Welcome to our “Psychedelic Lunch” series where we find out how deep the rabbit hole really goes and explore psychedelic tunes from the 60’s and 70’s. Enjoy the trip!

The Beatles Tomorrow Never Knows
Like “A Hard Day’s Night,” the title came from an expression Ringo Starr used. The proper idiom is “tomorrow never comes,” meaning that when tomorrow arrived, it would become today. Ringo’s variation of the phrase took the edge off the heavy philosophical lyrics. Working titles for the song before Ringo gave them inspiration were “Mark I” and “The Void.”

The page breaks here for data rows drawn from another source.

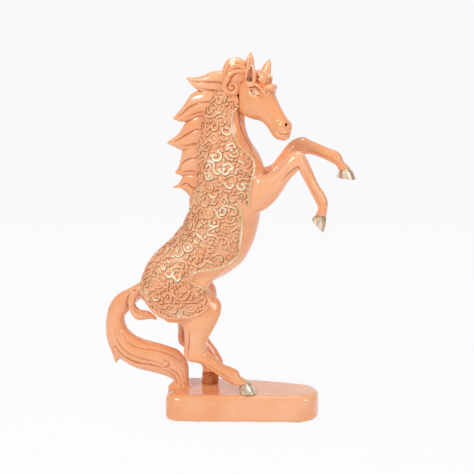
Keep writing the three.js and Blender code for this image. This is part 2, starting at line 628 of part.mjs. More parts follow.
place('mane', cutBy(maneForm(), [bodyGap, headGap]), finish.resin);
place('crest_tuft', cutBy(crestTuft(), [bodyGap, headGap, maneGap]), finish.resin);
place('forelock', cutBy(forelock(), [bodyGap, headGap, crestTuft(bond)]), finish.resin);
const crown = [bodyGap, headGap, maneGap, crestTuft(bond), forelock(bond)];
for (const [sideName, side] of Object.entries(sides)) {
  const { outer, hollow } = earForm(side, ear[`${sideName}Height`]);
  place(`ear_${sideName}`, cutBy(outer(), [hollow(), ...crown]), finish.resin);
}

for (const [sideName, side] of Object.entries(sides)) {
  const cheek = cheekCurl(side);
  place(`cheek_curl_${sideName}`, cutBy(cheek(), crown), finish.resin);
  const neighbours = [tailForm(bond), maneGap, headGap, cheek(bond), ...Object.values(legGaps)];
  const besideTrim = -(trim.width + bond);
  const outlines = {
    chest_panel: [...movedIn(chestFront, besideTrim), ...girth, ...chestBack],
    barrel_panel: [...movedIn([...barrelFront, ...thighRim], besideTrim), ...barrelBack],
    chest_trim: strip(chestFront, -trim.width),
    barrel_trim: strip(barrelFront, -trim.width),
    thigh_rim: strip(thighRim, -trim.width),
  };
  for (const [kind, fromMiddle] of [['chest', panel.chestFromMiddle], ['barrel', panel.barrelFromMiddle]]) {
    const drawn = outlines[`${kind}_panel`];
    const ground = raised(drawn, side, fromMiddle, bodyPanel, neighbours);
    const strokes = joined(ornament(kind).map((points) => prism(points, side, fromMiddle)));
    const carved = raised(drawn, side, fromMiddle, bodyScroll, neighbours).intersect(strokes);
    place(`${kind}_panel_${sideName}`, ground.add(carved), finish.resin);
  }
  const edges = {
    chest_trim: [panel.chestFromMiddle, finish.gilt],
    barrel_trim: [panel.barrelFromMiddle, finish.gilt],
    thigh_rim: [panel.rimFromMiddle, finish.resin],
  };
  for (const [name, [fromMiddle, material]] of Object.entries(edges)) {
    place(`${name}_${sideName}`, raised(outlines[name], side, fromMiddle, bodyTrim, neighbours), material);
  }
}

// The origin lies on the ground below the middle of the figurine's outer size
const middle = new THREE.Box3().setFromObject(figurine).getCenter(new THREE.Vector3());
standing.position.set(-middle.x, -middle.y, 0);

export default figurine;
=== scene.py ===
import math

import bpy
import numpy as np
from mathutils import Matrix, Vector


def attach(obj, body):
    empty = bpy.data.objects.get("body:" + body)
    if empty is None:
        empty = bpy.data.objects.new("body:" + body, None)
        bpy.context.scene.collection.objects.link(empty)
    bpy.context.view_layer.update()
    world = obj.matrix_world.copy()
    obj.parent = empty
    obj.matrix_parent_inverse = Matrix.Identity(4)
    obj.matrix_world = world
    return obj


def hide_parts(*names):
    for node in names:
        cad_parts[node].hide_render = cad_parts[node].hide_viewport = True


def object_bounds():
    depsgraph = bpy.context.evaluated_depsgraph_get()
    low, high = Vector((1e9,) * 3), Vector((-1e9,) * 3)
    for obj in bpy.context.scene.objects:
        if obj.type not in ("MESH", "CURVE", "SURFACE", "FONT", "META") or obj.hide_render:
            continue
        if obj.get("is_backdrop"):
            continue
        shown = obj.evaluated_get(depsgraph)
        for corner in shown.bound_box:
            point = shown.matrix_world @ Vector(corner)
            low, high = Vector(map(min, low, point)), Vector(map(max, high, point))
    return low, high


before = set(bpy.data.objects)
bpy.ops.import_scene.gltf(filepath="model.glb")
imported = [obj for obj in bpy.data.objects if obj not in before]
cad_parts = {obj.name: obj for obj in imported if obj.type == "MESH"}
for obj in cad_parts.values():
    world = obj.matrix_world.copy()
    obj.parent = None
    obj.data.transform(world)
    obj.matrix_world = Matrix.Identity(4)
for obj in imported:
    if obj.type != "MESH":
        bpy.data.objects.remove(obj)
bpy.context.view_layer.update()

import openvdb as vdb
from mathutils import Vector

# The horse is sculpted in millimetres in its own frame, on the plinth's top face, and moved by this at the end
SHIFT = np.array([15.55, -1.95, 29.0])
COARSE = 1.0
RIGHT, LEFT = -1, 1
SIDES = {"right": RIGHT, "left": LEFT}


# Curves and lofts

def spline(rows, per=6):
    """A smooth curve through rows of numbers."""
    rows = np.asarray(rows, float)
    padded = np.vstack([2 * rows[0] - rows[1], rows, 2 * rows[-1] - rows[-2]])
    out = []
    for i in range(len(rows) - 1):
        p0, p1, p2, p3 = padded[i:i + 4]
        for t in np.arange(per) / per:
            out.append(0.5 * (2 * p1 + (p2 - p0) * t + (2 * p0 - 5 * p1 + 4 * p2 - p3) * t ** 2
                              + (3 * p1 - p0 - 3 * p2 + p3) * t ** 3))
    out.append(rows[-1])
    return np.array(out)


def stations(table, y=0.0, shares=False):
    """Rows of two side-outline points, half thickness and y of the middle, or its share of y."""
    rows = []
    for back, front, half, *own in table:
        middle = (own[0] * y if shares else own[0]) if own else y
        rows.append([*back, *front, half, middle])
    return np.array(rows, float)


def ring(row, angle):
    """The point of a station's ring at an angle: 0 at its front, a quarter turn at its left side."""
    back, front, half, y = row[0:2], row[2:4], row[4], row[5]
    side = (back + front) / 2 + (front - back) / 2 * math.cos(angle)
    return np.array([side[0], y + half * math.sin(angle), side[1]])


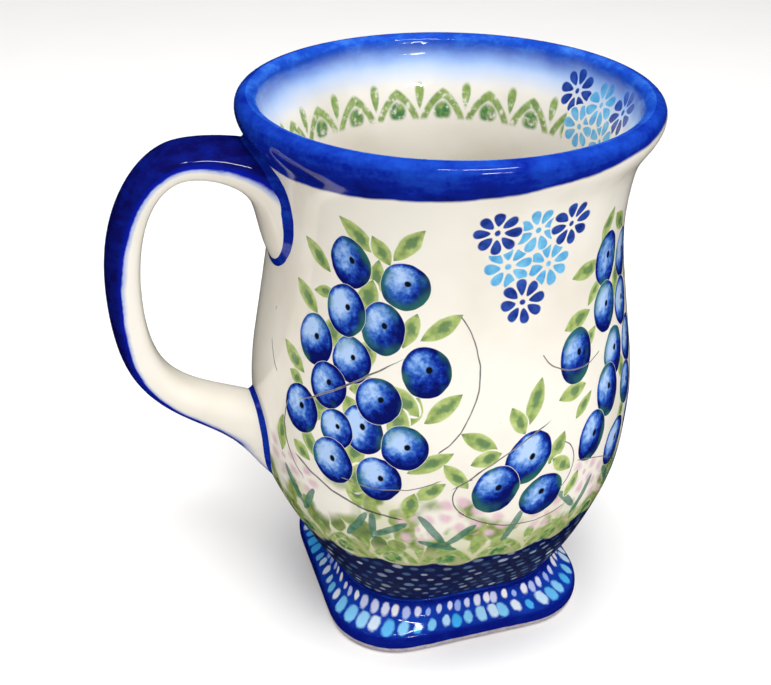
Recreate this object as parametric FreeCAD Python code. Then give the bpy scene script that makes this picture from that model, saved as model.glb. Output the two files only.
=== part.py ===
import FreeCAD, Part
import math
import os

# Stoneware mug on a square foot, in millimetres.
# The origin is the centre of the foot's resting face, +Z is up and the handle points along -X.

# Driving dimensions
cup_height = 127.0
rim_radius = 45.0
belly_radius = 44.6
waist_radius = 39.1
wall = 4.6
lip_thickness = 5.0
floor_thickness = 5.0
cavity_floor_half_side = 20.0
cavity_corner = 9.0

foot_half_side = 32.0
neck_half_side = 27.2
neck_height = 11.0
foot_slip_thickness = 0.8
recess_depth = 4.0
recess_half_side = 25.5

handle_half_width = 6.2
handle_half_thickness = 3.65
upper_slip_size = 1.7
lower_slip_size = 1.5
slip_bite = 0.5

# Worked out from the driving dimensions
belly_start = neck_height + foot_slip_thickness
cavity_floor = belly_start + floor_thickness
lip_height = cup_height - lip_thickness / 2
section_points = 32
lip_steps = 6
slip_sections = 40

# Foot, bottom to top: height, half side, and corner radius as a share of the half side
foot_sections = [
    (0.0, foot_half_side - 1.1, 0.53),
    (1.3, foot_half_side - 0.15, 0.53),
    (3.0, foot_half_side, 0.53),
    (4.8, foot_half_side - 0.3, 0.54),
    (6.4, foot_half_side - 2.0, 0.57),
    (8.4, neck_half_side + 0.9, 0.62),
    (neck_height, neck_half_side, 0.68),
]

# Cup, bottom to top: the rounded square of the neck turns into a circle at the belly
cup_sections = [
    (belly_start, neck_half_side, 0.69),
    (14.0, 28.6, 0.71),
    (17.0, 30.6, 0.74),
    (21.0, 33.2, 0.79),
    (25.5, 36.0, 0.86),
    (30.5, 38.9, 0.93),
    (36.0, 41.6, 0.98),
    (43.0, 43.7, 1.0),
    (51.0, 44.4, 1.0),
    (59.0, belly_radius, 1.0),
    (67.0, 43.9, 1.0),
    (76.0, 42.4, 1.0),
    (86.0, 40.7, 1.0),
    (95.0, waist_radius + 0.3, 1.0),
    (103.0, waist_radius, 1.0),
    (110.0, 39.7, 1.0),
    (117.0, 41.6, 1.0),
    (lip_height, rim_radius, 1.0),
]

# Handle centre line, top to bottom: reach from the axis, height, half thickness, half width.
# The first and last stations lie inside the cup's wall, so that both ends meet it all round.
handle_stations = [
    (30.0, 96.0, 9.5, 9.5),
    (34.0, 103.4, 8.6, 11.8),
    (43.6, 114.4, 4.9, 9.6),
    (52.0, 116.8, 3.8, 7.4),
    (61.1, 115.4, 3.4, 6.6),
    (69.2, 103.3, 3.5, handle_half_width),
    (71.2, 90.2, handle_half_thickness, handle_half_width),
    (70.2, 76.8, handle_half_thickness, handle_half_width),
    (63.0, 63.6, handle_half_thickness, handle_half_width),
    (51.5, 56.2, 4.9, 6.6),
    (40.0, 47.4, 8.1, 7.6),
    (35.0, 43.4, 9.3, 8.0),
]


def rounded_square_radius(angle, half_side, corner_share):
    """Distance from the centre to a square's rounded outline, in the direction of angle."""
    corner = half_side * corner_share
    inset = half_side - corner
    eighth = abs((angle + math.pi / 4) % (math.pi / 2) - math.pi / 4)
    if half_side * math.tan(eighth) <= inset:
        return half_side / math.cos(eighth)
    along = inset * (math.cos(eighth) + math.sin(eighth))
    return along + math.sqrt(along ** 2 - 2 * inset ** 2 + corner ** 2)


def closed_curve(points):
    """One smooth closed edge through the points."""
    curve = Part.BSplineCurve()
    curve.interpolate(Points=points, PeriodicFlag=True)
    return Part.Wire([curve.toShape()])


def level_outline(height, half_side, corner_share):
    """A rounded square, or a circle when the corner share is 1, lying flat at a height."""
    points = []
    for index in range(section_points):
        angle = 2 * math.pi * index / section_points
        radius = rounded_square_radius(angle, half_side, corner_share)
        points.append(FreeCAD.Vector(radius * math.cos(angle), radius * math.sin(angle), height))
    return closed_curve(points)


def stack(sections):
    """A solid that passes smoothly through level outlines."""
    return Part.makeLoft([level_outline(*section) for section in sections], True, False)


def at(reach, height):
    """A point in the XZ plane."""
    return FreeCAD.Vector(reach, 0, height)


def cup_body():
    """The hollow cup: one skin that goes up the outside, over the lip and down the inside."""
    lip_middle = rim_radius - lip_thickness / 2
    skin = list(cup_sections)
    for step in range(1, lip_steps):
        turn = math.pi * step / lip_steps
        reach = lip_middle + lip_thickness / 2 * math.cos(turn)
        skin.append((lip_height + lip_thickness / 2 * math.sin(turn), reach, 1.0))
    skin.append((lip_height, rim_radius - lip_thickness, 1.0))
    for height, half_side, corner_share in reversed(cup_sections[:-1]):
        if height > cavity_floor + cavity_corner:
            inner_share = min(1.0, corner_share + 0.1)
            skin.append((height, half_side - wall, inner_share))
    skin.append((cavity_floor + cavity_corner / 3, cavity_floor_half_side + cavity_corner * 0.7, 0.95))
    skin.append((cavity_floor, cavity_floor_half_side, 0.95))
    return stack(skin)


def foot_block():
    """The foot's outside as a solid block."""
    return stack(foot_sections)


def foot_recess():
    """The hollow under the foot, which leaves a ring for the mug to stand on."""
    return stack([
        (-1.0, recess_half_side + 0.4, 0.55),
        (recess_depth / 2, recess_half_side - 0.6, 0.58),
        (recess_depth, recess_half_side - 2.0, 0.62),
    ])


def foot_slip():
    """The joining clay between foot and cup, a thin slab with a rounded edge."""
    middle = neck_height + foot_slip_thickness / 2
    return stack([
        (neck_height, neck_half_side - 0.1, 0.68),
        (middle, neck_half_side + 0.15, 0.68),
        (belly_start, neck_half_side - 0.1, 0.69),
    ])


def handle_outline(centre, forward, half_thickness, half_width):
    """A full oval across the handle, square to its centre line."""
    outward = FreeCAD.Vector(-forward.z, 0, forward.x)
    points = []
    for index in range(section_points):
        angle = 2 * math.pi * index / section_points
        across = math.copysign(abs(math.cos(angle)) ** 0.85, math.cos(angle)) * half_thickness
        side = math.copysign(abs(math.sin(angle)) ** 0.85, math.sin(angle)) * half_width
        points.append(centre + outward * across + FreeCAD.Vector(0, side, 0))
    return closed_curve(points)


def handle_bar():
    """The whole handle strap, with ends that run on into the wall."""
    centres = [at(-reach, height) for reach, height, thickness, width in handle_stations]
    path = Part.BSplineCurve()
    path.interpolate(Points=centres)
    outlines = []
    for centre, station in zip(centres, handle_stations):
        forward = path.tangent(path.parameter(centre))[0]
        outlines.append(handle_outline(centre, forward, station[2], station[3]))
    return Part.makeLoft(outlines, True, False)


def outermost(shape):
    """The one solid of a shape that reaches furthest along -X."""
    return min(shape.Solids, key=lambda solid: solid.BoundBox.XMin)


def normal_on(shape, point):
    """The outward direction of a shape's largest face, at a point on it."""
    face = max(shape.Faces, key=lambda one: one.Area)
    u, v = face.Surface.parameter(point)
    return face.normalAt(u, v)


def along_surface(normal, tangent, away_from):
    """The direction in a surface, across a crease, that leads away from the other piece."""
    across = normal.cross(tangent).normalize()
    return across if across.dot(away_from) > 0 else across * -1


def handle_slip(cup, bar, crease, size):
    """The joining clay that rounds the crease between handle and cup, all round it."""
    outlines = []
    for index in range(slip_sections):
        share = index / slip_sections
        place = crease.FirstParameter + share * (crease.LastParameter - crease.FirstParameter)
        corner = crease.valueAt(place)
        tangent = crease.tangentAt(place)
        cup_normal = normal_on(cup, corner)
        bar_normal = normal_on(bar, corner)
        inward = (cup_normal + bar_normal).normalize() * slip_bite
        on_cup = corner + along_surface(cup_normal, tangent, bar_normal) * size - cup_normal * slip_bite / 2
        on_bar = corner + along_surface(bar_normal, tangent, cup_normal) * size - bar_normal * slip_bite / 2
        hollow = (on_cup + on_bar) * 0.4 + corner * 0.2
        outlines.append(Part.Wire([
            Part.Arc(on_cup, hollow, on_bar).toShape(),
            Part.makeLine(on_bar, corner - inward),
            Part.makeLine(corner - inward, on_cup),
        ]))
    ring = Part.makeLoft(outlines, True, False, True)
    return outermost(outermost(ring.cut(cup)).cut(bar))


def creases(cup, bar):
    """The two closed edges where the handle meets the cup's outside, upper one first."""
    joined = cup.fuse(bar)
    found = [edge for edge in joined.Edges if edge.isClosed() and edge.CenterOfMass.x < -waist_radius]
    return sorted(found, key=lambda edge: -edge.CenterOfMass.z)


def write(name, shape):
    """Save one named piece."""
    shape.exportStep(os.path.join("parts", name + ".step"))


os.makedirs("parts", exist_ok=True)
cup = cup_body()
bar = handle_bar()
write("cup_body", cup)
write("foot_slip", foot_slip())
write("square_foot", foot_block().cut(foot_recess()))
write("handle", outermost(bar.cut(cup)))
upper_crease, lower_crease = creases(cup, bar)
write("upper_handle_slip", handle_slip(cup, bar, upper_crease, upper_slip_size))
write("lower_handle_slip", handle_slip(cup, bar, lower_crease, lower_slip_size))
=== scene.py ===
import bpy
import math
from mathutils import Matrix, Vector

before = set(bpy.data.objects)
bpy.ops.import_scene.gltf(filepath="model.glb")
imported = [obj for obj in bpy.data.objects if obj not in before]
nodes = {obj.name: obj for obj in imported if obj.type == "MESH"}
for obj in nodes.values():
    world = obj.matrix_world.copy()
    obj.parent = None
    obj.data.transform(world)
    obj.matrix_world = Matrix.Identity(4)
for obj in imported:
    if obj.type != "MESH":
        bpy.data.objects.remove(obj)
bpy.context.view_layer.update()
mm = 0.001
print("frame loaded")


def addNode(tree, kind, **settings):
    node = tree.nodes.new(kind)
    for name, value in settings.items():
        setattr(node, name, value)
    return node


def feed(tree, socket, value):  # a socket takes a link, or a plain value
    if isinstance(value, bpy.types.NodeSocket):
        tree.links.new(value, socket)
    else:
        socket.default_value = value


def calc(tree, operation, first, second=0.0, third=0.0):
    node = addNode(tree, "ShaderNodeMath", operation=operation)
    for socket, value in zip(node.inputs, (first, second, third)):
        feed(tree, socket, value)
    return node.outputs[0]


def calcVector(tree, operation, first, second=(0, 0, 0)):
    node = addNode(tree, "ShaderNodeVectorMath", operation=operation)
    feed(tree, node.inputs[0], first)
    if operation == "SCALE":
        feed(tree, node.inputs["Scale"], second)
    else:
        feed(tree, node.inputs[1], second)
    return node.outputs["Value" if operation in ("LENGTH", "DOT_PRODUCT") else "Vector"]


def split(tree, vector):
    node = addNode(tree, "ShaderNodeSeparateXYZ")
    feed(tree, node.inputs[0], vector)
    return node.outputs


def along(tree, vector, axis):  # one of a vector's three numbers
    return calcVector(tree, "DOT_PRODUCT", vector, {"x": (1, 0, 0), "y": (0, 1, 0), "z": (0, 0, 1)}[axis])


def splitColour(tree, paint):
    node = addNode(tree, "ShaderNodeSeparateColor")
    feed(tree, node.inputs[0], paint)
    return node.outputs


def join(tree, x, y, z):
    node = addNode(tree, "ShaderNodeCombineXYZ")
    for socket, value in zip(node.inputs, (x, y, z)):
        feed(tree, socket, value)
    return node.outputs[0]


def fade(tree, value, low, high):  # 0 at low and 1 at high, eased
    node = addNode(tree, "ShaderNodeMapRange", interpolation_type="SMOOTHSTEP")
    feed(tree, node.inputs["Value"], value)
    feed(tree, node.inputs["From Min"], low)
    feed(tree, node.inputs["From Max"], high)
    return node.outputs["Result"]


def fadeOut(tree, value, low, high):  # 1 at low and 0 at high, eased
    return calc(tree, "SUBTRACT", 1.0, fade(tree, value, low, high))


def paintOver(tree, mask, below, above):
    node = addNode(tree, "ShaderNodeMix", data_type="RGBA")
    feed(tree, node.inputs[0], mask)
    feed(tree, node.inputs[6], below)
    feed(tree, node.inputs[7], above)
    return node.outputs[2]


def mottle(tree, vector, scale, detail=2.0, rough=0.5):
    node = addNode(tree, "ShaderNodeTexNoise")
    feed(tree, node.inputs["Vector"], vector)
    node.inputs["Scale"].default_value = scale
    node.inputs["Detail"].default_value = detail
    node.inputs["Roughness"].default_value = rough
    return node.outputs["Fac"]


def unsteady(tree, place, scale, reach):  # how far an unsteady hand strays at a place
    node = addNode(tree, "ShaderNodeTexNoise")
    feed(tree, node.inputs["Vector"], place)
    node.inputs["Scale"].default_value = scale
    drift = join(tree, *splitColour(tree, node.outputs["Color"]))
    shift = calcVector(tree, "SUBTRACT", drift, (0.5, 0.5, 0.5))
    return calcVector(tree, "SCALE", shift, reach)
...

John Lennon wrote this, and described it as “my first psychedelic song.” It was inspired by Timothy Leary and Richard Alpert’s book The Psychedelic Experience: A Manual Based On The Tibetan Book Of The Dead, which Lennon discovered at Indica Books and Gallery (inspiration for “Paperback Writer”).
The book is a reinterpretation of the Tibetan Book of the Dead and a guide to understanding it through psychedelic drugs. Lennon would read it while tripping on LSD, and according to his biographer Albert Goldman, he recorded himself reading from the book, played it back while tripping on LSD, and wrote the song.
The most overt reference to the book is the line:
Turn off your mind
Relax and float downstream
It is not dying
The book states: “Whenever in doubt, turn off your mind, relax, float downstream.”
To accompany the psychedelic imagery in Lennon’s lyric, each Beatle created strange sounds which were mixed in throughout the recording, often backward and in different speeds. Their producer, George Martin, was older and more experienced, but he allowed the group to experiment in the studio as much as they pleased.